The Boy Scouts have been hit with multiple lawsuits - including one alleging the organization, despite complaints, allowed suspected pedophiles to work with and abuse boys in the 1970s and 80s.
"We know that in Idaho alone, there were 15 different pedophiles, based on these documents," said Andrew Chasan, who represents the plaintiffs.
But perhaps no issue looms larger than the decision by the Boy Scouts this past May to allow openly gay scouts for the first time.
Outgoing Boy Scouts President Wayne Perry, said, “It's a very difficult decision for a lot of people. But we're moving forward together.”

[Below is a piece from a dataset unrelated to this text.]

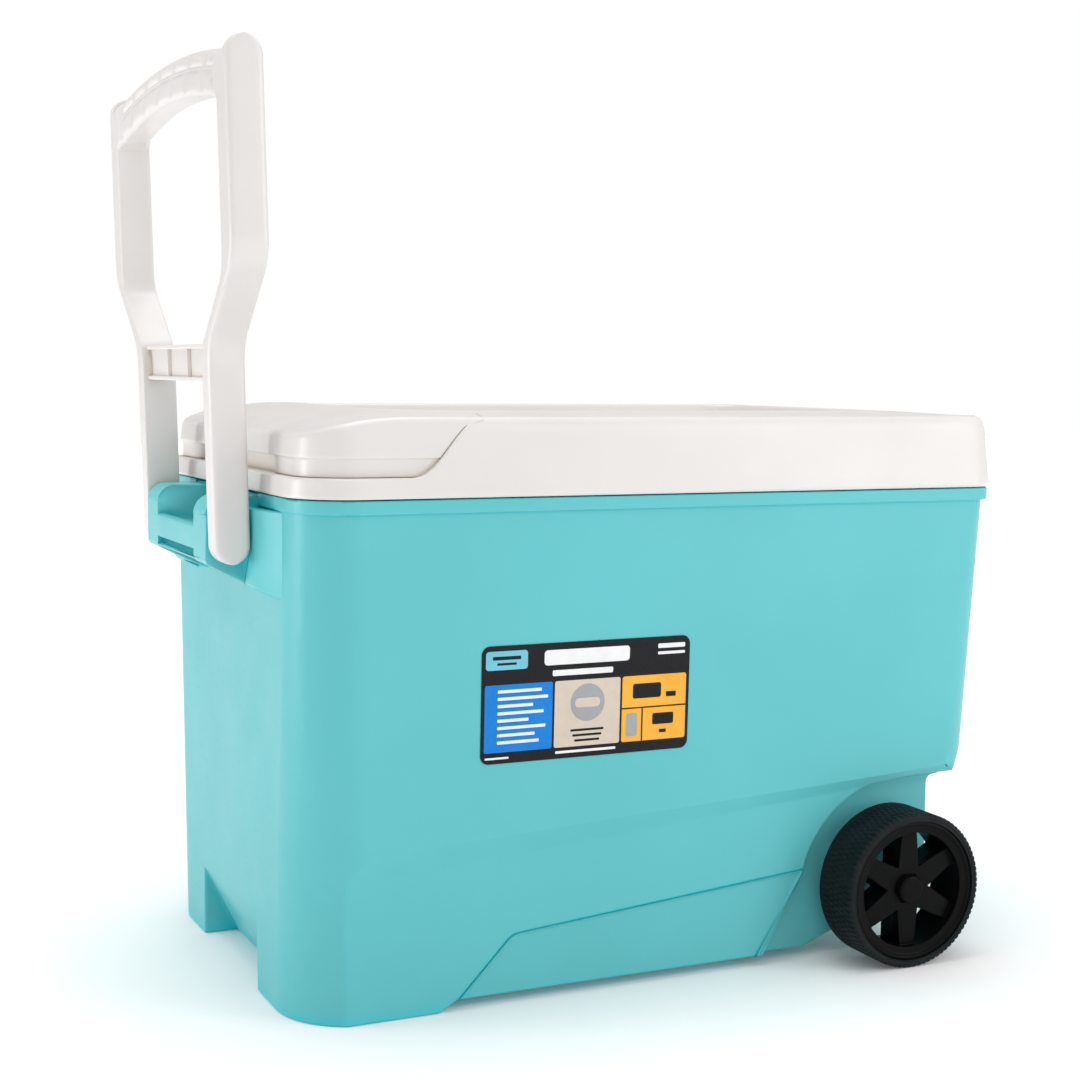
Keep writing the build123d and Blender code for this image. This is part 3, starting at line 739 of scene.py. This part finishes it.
def rounded_section(x0, x1, v0, v1, radii, face_steps):
    """(x, v) points once round a rounded rectangle; radii are for its v0 and v1 ends, in that order."""
    low_r, high_r = radii
    points = []
    corners = (
        (x1 - low_r, v0 + low_r, low_r, 270), (x1 - high_r, v1 - high_r, high_r, 0),
        (x0 + high_r, v1 - high_r, high_r, 90), (x0 + low_r, v0 + low_r, low_r, 180),
    )
    for i, (cx, cv, r, start) in enumerate(corners):
        arc = [unit(start + 22.5 * k) for k in range(5)]
        points += [(cx + r * across, cv + r * up) for across, up in arc]
        nx, nv, nr, nstart = corners[(i + 1) % 4]
        first = points[-1]
        across, up = unit(nstart)
        last = (nx + nr * across, nv + nr * up)
        steps = face_steps if i % 2 == 0 else 4
        shares = [k / steps for k in range(1, steps)]
        points += [(mix(first[0], last[0], share), mix(first[1], last[1], share)) for share in shares]
    return points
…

Not everyone feels that way. Thousands of people rallied in opposition, some severing ties, even mailing back scout badges they had earned decades earlier.
"What they've done is they've slapped all of us in the face that have ever been involved in scouting," said Bill Bright, a former Boy Scout.
The issue though, is not at all unfamiliar to Gates, who oversaw the end of the U.S. military’s “don’t ask, don’t tell” policy on gays.
“You're supposed to go on treating everybody like you're supposed to be treating everybody now - with dignity, respect and discipline.”
But now, instead of facing troops, he’ll be facing more than 2.5 million Boy Scouts, ages seven to 21. And he will be charged with helping them live up to the organization’s famous motto - “be prepared.”